Home Festival di Venezia Im Keller (In the Basement): Recensione in Anteprima

Im Keller (In the Basement): Recensione in Anteprima

Venezia 2014 | Torna Ulrich Seidl al Lido con Im Keller

pubblicato 29 Agosto 2014 aggiornato 30 Luglio 2020 22:46

13 anni dopo Canicola, nel 2001 premiato con il Gran premio della Giuria, Ulrich Seidl è sbarcato al Lido con la sua ultima fatica dal taglio neanche a dirlo documentaristico, Im Keller (In the Basement), presentato Fuori Concorso alla 71esima edizione della Mostra del Cinema di Venezia. Un titolo sin dai primi attimi perfettamente nelle corde del regista austriaco, grazie ad una surreale ironia di fondo che trascinerà lo spettatore tra risate e disgusto, stupore e imbarazzo.

Al centro della curiosa trama il rapporto che esiste tra gli austriaci, connazionali di Seidl, e le loro cantine. Esatto. Perché nei seminterrati austriaci avviene di tutto. Dal nazista ubriacone che suona il trombone con gli amici alla donna che di nascosto culla e coccola una bambola come se fosse sua figlia, passando per la sadomasochista volontaria Unicef nonché attivista nei confronti della violenza contro le donne e lo ‘schiavo’ che lucida con la propria lingua il bagno della propria padrona. Ovviamente a carponi. Mostri, freak di ogni età che al calar della notte e a un paio di metri sotto terra finiscono per tramutarsi, indossando la loro ‘reale’ maschera.

Protetti dalle mura della cantina, lontani da occhi e apparecchi uditivi indiscreti, gli austriaci ‘osservati’ da Seidl si presentano direttamente al pubblico della sala, attraverso interviste esplicite, sguardo in macchina e poche inibizioni.

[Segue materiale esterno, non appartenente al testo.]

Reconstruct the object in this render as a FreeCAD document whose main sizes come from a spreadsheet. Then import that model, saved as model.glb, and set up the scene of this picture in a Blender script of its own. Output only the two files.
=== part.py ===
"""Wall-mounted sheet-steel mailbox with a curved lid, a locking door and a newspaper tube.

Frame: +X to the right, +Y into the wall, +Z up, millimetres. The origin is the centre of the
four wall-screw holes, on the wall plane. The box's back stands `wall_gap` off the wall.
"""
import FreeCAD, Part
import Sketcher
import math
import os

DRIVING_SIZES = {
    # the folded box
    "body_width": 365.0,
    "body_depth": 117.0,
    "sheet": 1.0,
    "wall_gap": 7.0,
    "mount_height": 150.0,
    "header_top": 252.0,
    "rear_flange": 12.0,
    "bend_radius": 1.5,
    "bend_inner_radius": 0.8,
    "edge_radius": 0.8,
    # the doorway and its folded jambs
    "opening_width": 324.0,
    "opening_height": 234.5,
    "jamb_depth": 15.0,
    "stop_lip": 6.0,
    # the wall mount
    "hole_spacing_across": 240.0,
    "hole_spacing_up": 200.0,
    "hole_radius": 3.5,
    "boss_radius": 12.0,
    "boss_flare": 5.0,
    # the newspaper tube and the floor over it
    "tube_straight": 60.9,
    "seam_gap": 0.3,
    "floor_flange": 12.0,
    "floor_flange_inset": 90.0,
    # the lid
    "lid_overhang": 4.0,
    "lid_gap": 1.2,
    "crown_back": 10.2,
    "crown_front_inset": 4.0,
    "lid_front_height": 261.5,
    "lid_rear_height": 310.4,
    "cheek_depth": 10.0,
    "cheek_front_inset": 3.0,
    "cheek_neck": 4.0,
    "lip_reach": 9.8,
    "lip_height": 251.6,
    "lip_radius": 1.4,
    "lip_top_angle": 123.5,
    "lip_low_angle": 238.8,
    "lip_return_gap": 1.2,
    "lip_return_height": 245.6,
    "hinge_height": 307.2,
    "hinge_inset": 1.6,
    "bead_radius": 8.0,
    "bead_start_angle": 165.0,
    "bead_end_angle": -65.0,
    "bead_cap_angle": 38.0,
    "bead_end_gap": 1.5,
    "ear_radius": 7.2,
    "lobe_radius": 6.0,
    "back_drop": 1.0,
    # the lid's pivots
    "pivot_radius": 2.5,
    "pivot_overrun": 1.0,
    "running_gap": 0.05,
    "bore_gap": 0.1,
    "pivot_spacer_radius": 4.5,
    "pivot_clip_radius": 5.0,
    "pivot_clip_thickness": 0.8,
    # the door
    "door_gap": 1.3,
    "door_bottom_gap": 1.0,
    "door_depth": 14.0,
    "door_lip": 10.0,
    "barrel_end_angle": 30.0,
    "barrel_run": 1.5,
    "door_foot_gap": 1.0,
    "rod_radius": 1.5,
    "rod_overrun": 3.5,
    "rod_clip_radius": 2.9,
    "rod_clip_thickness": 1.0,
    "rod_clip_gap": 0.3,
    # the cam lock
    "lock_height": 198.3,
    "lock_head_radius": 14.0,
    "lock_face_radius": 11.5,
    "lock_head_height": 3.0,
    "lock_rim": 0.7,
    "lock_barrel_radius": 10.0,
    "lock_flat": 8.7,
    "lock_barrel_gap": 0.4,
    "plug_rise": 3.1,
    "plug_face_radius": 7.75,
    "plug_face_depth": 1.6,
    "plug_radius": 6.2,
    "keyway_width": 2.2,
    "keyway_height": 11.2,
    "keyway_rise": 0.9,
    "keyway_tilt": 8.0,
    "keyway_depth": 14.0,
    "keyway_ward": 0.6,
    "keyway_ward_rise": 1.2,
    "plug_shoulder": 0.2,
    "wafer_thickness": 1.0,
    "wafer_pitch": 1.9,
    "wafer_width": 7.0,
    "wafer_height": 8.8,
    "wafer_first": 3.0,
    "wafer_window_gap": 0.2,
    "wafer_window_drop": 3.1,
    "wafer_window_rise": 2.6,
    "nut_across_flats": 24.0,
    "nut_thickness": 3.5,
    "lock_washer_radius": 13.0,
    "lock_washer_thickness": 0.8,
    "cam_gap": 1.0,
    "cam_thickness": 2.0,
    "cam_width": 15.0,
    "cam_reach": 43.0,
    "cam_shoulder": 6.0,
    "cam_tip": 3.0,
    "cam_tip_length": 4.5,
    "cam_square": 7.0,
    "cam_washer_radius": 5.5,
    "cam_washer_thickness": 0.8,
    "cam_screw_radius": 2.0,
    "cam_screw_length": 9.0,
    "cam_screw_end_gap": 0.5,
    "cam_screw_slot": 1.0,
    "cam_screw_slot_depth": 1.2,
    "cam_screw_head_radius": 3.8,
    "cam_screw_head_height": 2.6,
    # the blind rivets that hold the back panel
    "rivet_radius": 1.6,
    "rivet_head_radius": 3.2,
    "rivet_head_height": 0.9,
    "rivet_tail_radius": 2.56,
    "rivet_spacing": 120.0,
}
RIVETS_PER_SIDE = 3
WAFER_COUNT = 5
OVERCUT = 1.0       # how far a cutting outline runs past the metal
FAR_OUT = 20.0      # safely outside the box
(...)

Immobile con la cinepresa, statica per 82 minuti filati, il regista austriaco ha così svelato al mondo i ‘veri’ passatempi dei propri connazionali. Perché negli scantinati austriaci esistono Universi paralleli a noi sconosciuti, tra hobby da digerire e soprattutto pulsioni innominabili da assecondare. Vedi perversioni sessuali e politiche, passioni canore e ossessioni belliche.

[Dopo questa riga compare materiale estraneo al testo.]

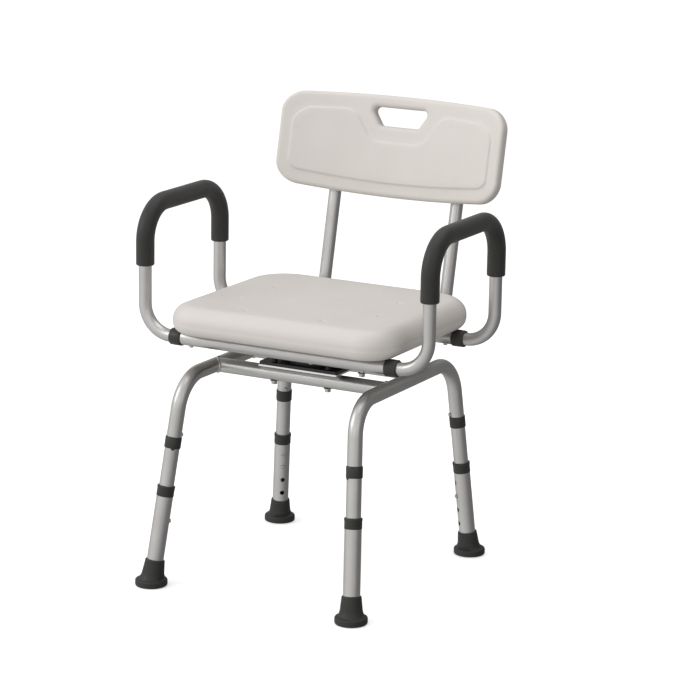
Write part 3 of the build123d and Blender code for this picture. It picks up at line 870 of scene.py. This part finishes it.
@dataclass
class BackShell:
    """The blow-moulded back: a curved panel with a hand hole and a raised pad on its front."""

    finish: bpy.types.Material
    curve: float = 650 * MM
    thickness: float = 24 * MM
    half_width: float = 220 * MM
    half_height: float = 90 * MM
    edge_taper: float = 0.1056
    corner: float = 40 * MM
    front_round: float = 8 * MM
    rear_round: float = 6 * MM
    hole_top: tuple[float, float] = (59 * MM, 68.5 * MM)
    hole_bottom: tuple[float, float] = (37.5 * MM, 35.5 * MM)
    hole_corner: float = 8 * MM
    pad_half_width: float = 196 * MM
    pad_top: float = 62.2 * MM
    pad_bottom: float = -65.5 * MM
    pad_taper: float = 0.19
    pad_corner: float = 18 * MM
    dip_mouth: float = 86 * MM
    dip_foot: float = 51 * MM
    dip_level: float = 6.5 * MM
    dip_corner: float = 34 * MM
    pad_height: float = 2.8 * MM
    step_width: float = 5.0 * MM
    upright_room: float = 0.2 * MM
    spacing: float = 2.6 * MM

    def __post_init__(self) -> None:
        """Work out where the panel stands."""
        tube = mesh_points("back_upright_right")
        panel = mesh_points("back_panel")
        self.up = up_the_back()
        self.rear = np.array([0.0, self.up[2], -self.up[1]])
        heights, depths = panel @ self.up, panel @ self.rear
        self.origin = self.up * (heights.max() + heights.min()) / 2
        self.origin = self.origin + self.rear * (depths.max() - self.thickness)
        (x0, _, _), (x1, _, _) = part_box("back_upright_right")
        self.tube_x, self.tube_radius = (x0 + x1) / 2, (x1 - x0) / 2
        straight = tube[tube[:, 2] > 0.6]
        self.tube_depth = float(np.mean([(straight @ self.rear).min(), (straight @ self.rear).max()])
                                - self.origin @ self.rear)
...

Lo stile asciutto che ha sempre caratterizzato la cinematografia di Seidl qui la fa da padrone, assecondando le sue ormai tipiche follie grazie ad una serie di personaggi così assurdi da far dubitare lo spettatore sulla veridicità del tutto. Ma il contenuto documenterastico dell’opera è marcato, saltando continuamente da una cantina all’altra, da un eccesso all’altro, da un oggetto particolarmente kitsch (basti pensare allo spolverino con i colori della Germania del trombone nazista) ad una canzone solo all’apparenza mostruosamente fuori luogo. E’ il contorno a fare il film, con i suoi protagonisti il più delle volte mummificati, neanche stessero finalmente metabolizzando le proprie follie.

Dal pitone che divora un coniglio sotto lo sguardo attento e incuriosito del proprio padrone alla coppia di anziani sposi che nasconde in cantina un videopoker, passando per il pistolero notturno che sogna di cantare all’opera e l’uomo di mezza età fisicamente triste che si vanta della propria forza sessuale. L’inconscio medio che da sempre tende a vedere lo scantinato come luogo oscuro, di paura e tentazioni erotiche prende cosi vita, grazie ad un’opera che non conoscendo filtri finisce per spiazzare e divertire, lasciando colui che guarda con imbarazzo-misto-ammirazione a nuotare tra dubbi e curiosità legate agli austriaci e ai loro clamorosamente imprevedibili sottoscala.